* **GIVEN PROBLEM**
Look below for the line containing "Write the Blender Python" and the line containing "from mathutils import Matrix, Vector"; repeat exactly those two lines and all lines between them, and nothing else.
───── EXTRACTED ENTRIES
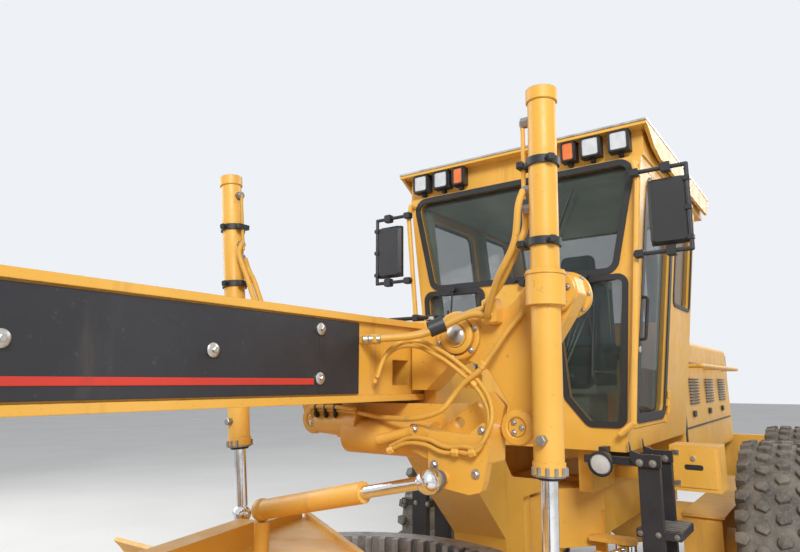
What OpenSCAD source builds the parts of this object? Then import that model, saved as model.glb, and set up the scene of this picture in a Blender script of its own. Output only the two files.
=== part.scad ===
// Motor grader: articulated six-wheel machine with a circle-turned blade under a gooseneck frame.
// X points forward, Y to the machine's left, Z up; the origin is on the ground at mid length.

/* [Machine] */
// Length over the push block and the rear bumper
overall_length = 9220; // [9200:10:9300]
// Width over the tyres
overall_width = 2820; // [2780:10:2860]
// Distance from the front axle to the middle of the tandems
wheelbase = 6450; // [6400:10:6480]
// Front axle's place ahead of the middle of the machine
front_axle_x = 3770; // [3750:5:3790]
// Place of the hitch pin, behind the middle of the machine
hitch_back = 250; // [230:5:270]

/* [Wheels] */
// Tyre diameter over the lugs
tyre_d = 1490; // [1470:5:1510]
// Tyre width over the side walls
tyre_w = 430; // [410:5:440]
// Height of a lug over the tread base
lug_h = 28; // [15:1:40]
// Lugs on each side of a tyre
lug_count = 20; // [12:1:24]
// Diameter of the bead seat
bead_d = 620; // [600:5:640]
// Distance between the two wheels of a tandem
tandem_spacing = 1656; // [1620:4:1680]

/* [Gooseneck] */
// Width over the beam's flanges
beam_w = 330; // [310:5:350]
// Height of the beam
beam_h = 319; // [300:1:340]
// Level of the beam's top
beam_top_z = 2121; // [2100:1:2150]
// Thickness of the flanges
flange_t = 25; // [18:1:32]
// How far the flanges stand out of the web
flange_lip = 15; // [8:1:22]

/* [Blade] */
// Length of the blade
blade_l = 4267; // [4000:1:4400]
// Height of the blade
blade_h = 688; // [640:1:720]
// Thickness of the blade's plate
blade_t = 25; // [18:1:32]
// Gap from the cutting edge to the ground
blade_gap = 250; // [200:5:280]
// Outer diameter of the circle
circle_d = 1553; // [1500:1:1600]
// Teeth of the circle
circle_teeth = 64; // [40:1:80]

/* [Cylinders] */
// Outer diameter of the lift cylinders
lift_tube_d = 100; // [90:1:110]
// Diameter of the lift rods
lift_rod_d = 55; // [50:1:60]
// Length of a lift tube
lift_tube_l = 1330; // [1300:5:1360]
// Distance of the lift trunnions from the middle
trunnion_y = 800; // [780:2:820]

/* [Cab] */
// Half width of the cab at its floor
cab_low_hw = 610; // [590:2:630]
// Half width of the cab under its roof
cab_high_hw = 790; // [770:2:800]
// Thickness of the cab's walls
cab_wall = 50; // [40:1:60]
// Half width of the roof
roof_hw = 844; // [830:1:860]

/* [Hidden] */
$fn = 48;
run_fit = 0.05;
rear_x = -overall_length / 2;
front_x = overall_length / 2;
tandem_x = front_axle_x - wheelbase;
hitch_x = -hitch_back;
axle_z = tyre_d / 2;
wheel_y = (overall_width - tyre_w) / 2;
beam_bot_z = beam_top_z - beam_h;
web_hw = beam_w / 2 - flange_lip;
// Bend of the gooseneck over the front axle
bend_x = 2820;
bend_r = 700;
bend_a = 48;
bolster_z = 1090;
nose_top_z = 1400;
// Back face of the push block, which stays ahead of the steering cylinders
steer_front = 230;
push_x = max(front_x - 260, front_axle_x + steer_front);
// Front axle
pivot_z = 800;
pivot_d = 90;
leg_t = 60;
leg_gap = 130;
axle_hx = 110;
lean_y = 800;
lean_z = 700;
lean_top = 275;
king_y = 905;
king_d = 60;
steer_arm = 180;
arm_front = [front_axle_x + steer_arm, lean_y];
arm_back = [front_axle_x - 110, 755];
tie_top = 534;
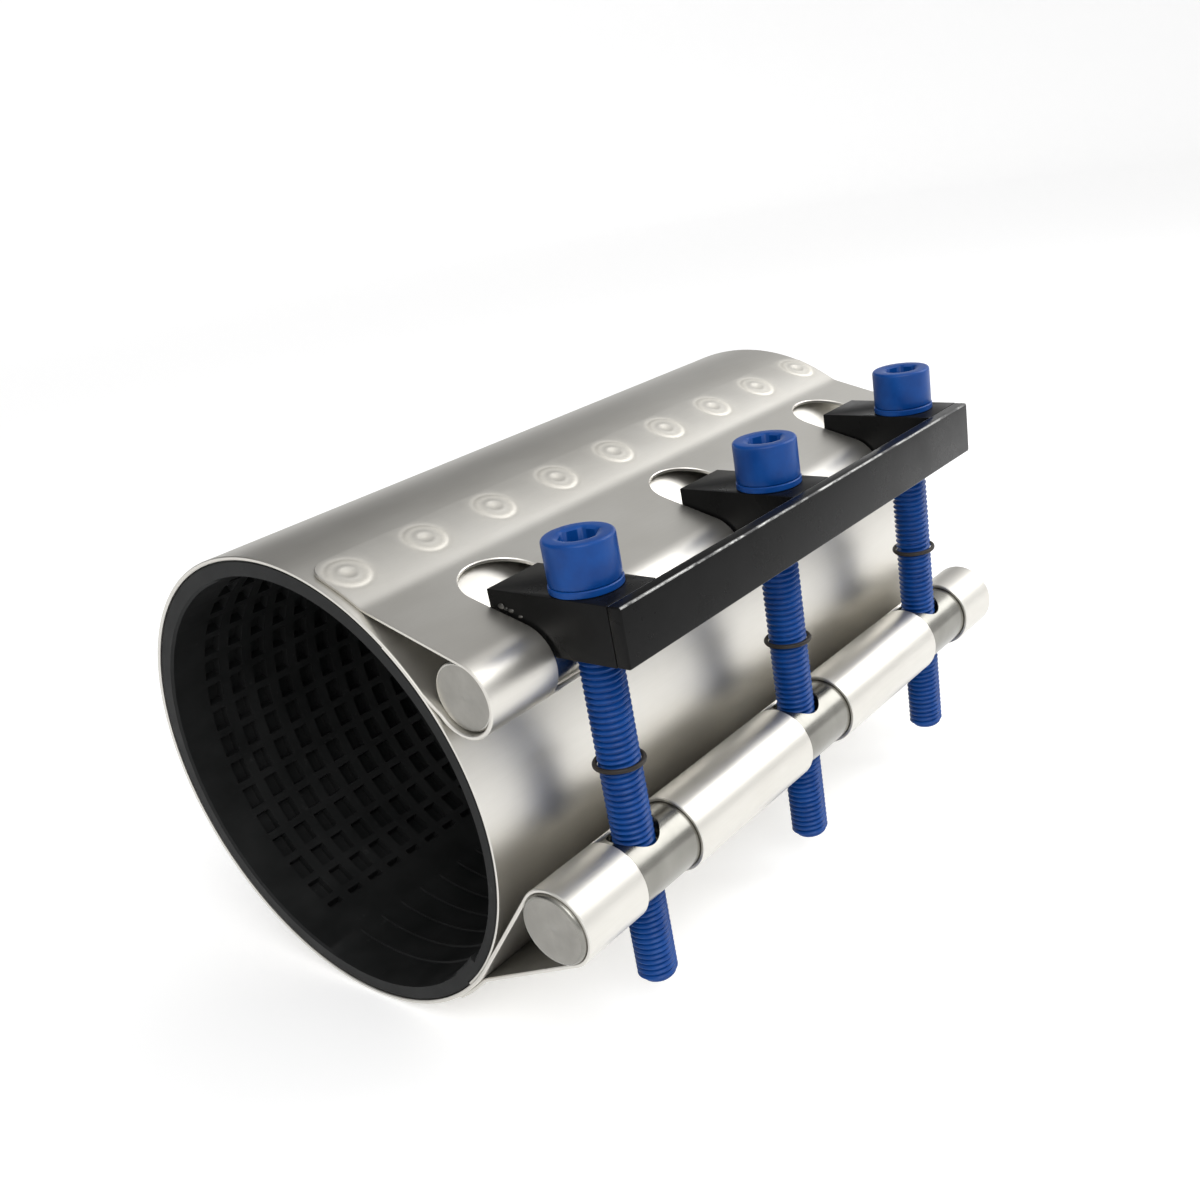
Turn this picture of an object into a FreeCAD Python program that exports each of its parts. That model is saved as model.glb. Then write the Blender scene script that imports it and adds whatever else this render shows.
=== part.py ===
"""Three-bolt pipe repair clamp: a stainless band round a rubber gasket, drawn shut by a hooked lug.

Frame: origin on the bore's axis at mid length, +X along the pipe, +Y out to the bolts, +Z up along them.
"""
import FreeCAD
import Part
import math
import os

# Bore, gasket and sheet
BORE_R = 55.1
GASKET_T = 4.5
SHEET_T = 1.0
LOOP_SET_BACK = 1.0
SHELL_LEN = 200.0
GASKET_INSET = 0.3
FIT_GAP = 0.05

# Waffle pockets and the tapered lap of the gasket
POCKET_COLUMNS = 18
POCKET_FIRST_DEG = 66.0
POCKET_STEP_DEG = 12.6
POCKET_MARGIN = 22.0
POCKET_PITCH = 12.0
POCKET_SIZE = 9.4
POCKET_DEPTH = 1.4
LAP_DEG = -40.0
LAP_DEPTH = 1.2
LAP_SHIFT = 8.0

# Bridge plate under the gap
PLATE_T = 0.6
PLATE_LOW_DEG = -48.0
PLATE_HIGH_DEG = 48.0

# Round bars inside the loops; the lower one is flush with the band's rims
UPPER_BAR_INSET = 2.0
BAR_CHAMFER = 0.8
LOWER_BAR_R = 8.9
LOWER_BAR_Y = 73.3
LOWER_BAR_Z = -18.2
UPPER_BAR_R = 8.2
UPPER_BAR_BACK = 13.6
UPPER_BAR_RISE = 53.0
CENTRE_MARK_R = 1.3
CENTRE_MARK_DEPTH = 1.0
HOLE_MOUTH_R = 6.2
HOLE_MOUTH_RISE = 3.4

# Folded ends: where each flap lands on the band, in degrees past its bar
UPPER_LAND_DEG = 26.5
LOWER_LAND_DEG = 31.0
WELD_PAST_LAND_DEG = 10.0
FLAP_PAST_WELD_DEG = 6.8
FLAP_SET_BACK = 2.0
FLAP_CORNER_R = 5.0

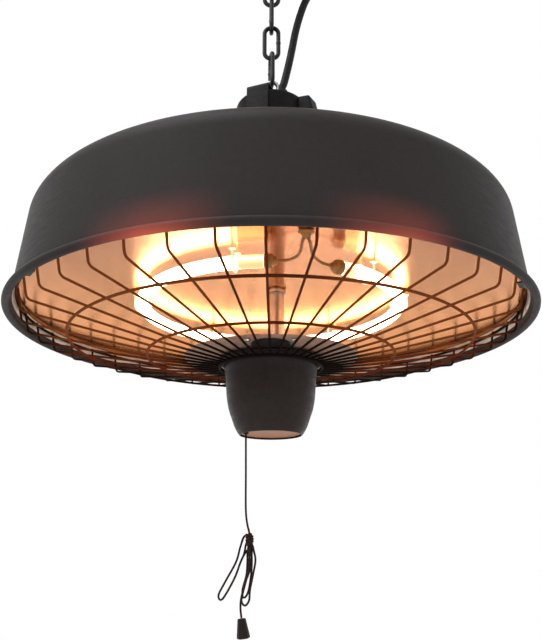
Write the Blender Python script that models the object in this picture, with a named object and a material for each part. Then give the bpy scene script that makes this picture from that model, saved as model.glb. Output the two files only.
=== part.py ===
# Hanging patio heater: a spun shade with a ring-shaped quartz tube behind a wire
# guard, a switch cup with a pull cord below it, and a chain up to a ceiling rose.
#
# The origin is on the ceiling face, in the middle of the rose. +Z is up and the
# front of the heater looks along -Y. Everything is in metres.

import math

import bmesh
import bpy
from mathutils import Matrix, Vector

# The scene starts empty
for old in list(bpy.data.objects):
    bpy.data.objects.remove(old, do_unlink=True)

# Shared clearances
SEAT_GAP = 0.0003
BORE_GAP = 0.0003
CUT_OVERRUN = 0.002

# Ceiling rose and hook
ROSE_RADIUS = 0.085
ROSE_THICKNESS = 0.004
ROSE_CHAMFER = 0.0015
ROSE_BOSS_RADIUS = 0.009
ROSE_BOSS_HEIGHT = 0.008
ROSE_SCREW_RADIUS = 0.0025
ROSE_SCREW_REACH = 0.050
ROSE_SCREW_COUNT = 2
HOOK_ROD_RADIUS = 0.0025
HOOK_BOWL_RADIUS = 0.0092
HOOK_DROP = 0.0772
HOOK_NUT_RADIUS = 0.0058
HOOK_NUT_HEIGHT = 0.004
HOOK_SPACING_SHARE = 1.4
HOOK_ROUTE_SHARES = (
    (0.0, 2.3),
    (0.12, 1.75),
    (0.55, 1.12),
    (0.90, 0.55),
    (1.0, 0.0),
    (0.707, -0.707),
    (0.0, -1.0),
    (-0.707, -0.707),
    (-1.0, 0.0),
    (-0.96, 0.45),
)

# Chain
LINK_WIRE_RADIUS = 0.002
LINK_INNER_LENGTH = 0.0301
LINK_INNER_WIDTH = 0.009
LINK_COUNT = 4
LINK_BEND_STEPS = 6

# Eye bolt with its two nuts
EYE_WIRE_RADIUS = 0.0018
EYE_RING_RADIUS = 0.0062
EYE_RISE = 0.016
EYE_SHANK_RADIUS = 0.0022
EYE_SHANK_TAIL = 0.0026
EYE_NUT_RADIUS = 0.0046
EYE_TOP_NUT_HEIGHT = 0.0034
EYE_LOW_NUT_HEIGHT = 0.0023

# Hanger strap, an upside-down U over the cap
STRAP_WIDTH = 0.020
STRAP_THICKNESS = 0.0018
STRAP_BEND_RADIUS = 0.0035
STRAP_FOOT_LENGTH = 0.0125
STRAP_YAW_DEG = -21.7
STRAP_SCREW_RADIUS = 0.002
STRAP_SCREW_HEAD_RADIUS = 0.0038
STRAP_SCREW_HEAD_HEIGHT = 0.0022

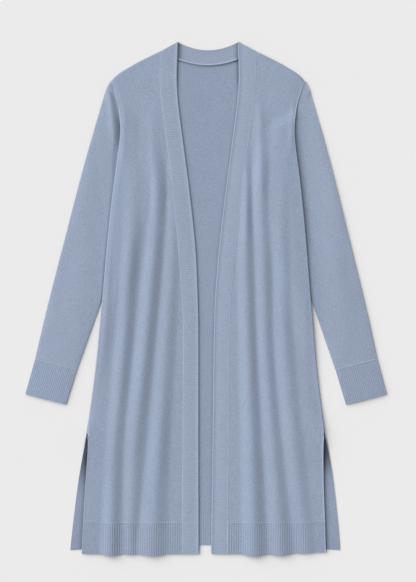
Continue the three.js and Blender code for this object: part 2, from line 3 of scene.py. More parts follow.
──────────
* **WRITTEN SOLUTION**
Write the Blender Python script that models the object in this picture, with a named object and a material for each part. Then give the bpy scene script that makes this picture from that model, saved as model.glb. Output the two files only.
=== part.py ===
# Hanging patio heater: a spun shade with a ring-shaped quartz tube behind a wire
# guard, a switch cup with a pull cord below it, and a chain up to a ceiling rose.
#
# The origin is on the ceiling face, in the middle of the rose. +Z is up and the
# front of the heater looks along -Y. Everything is in metres.

import math

import bmesh
import bpy
from mathutils import Matrix, Vector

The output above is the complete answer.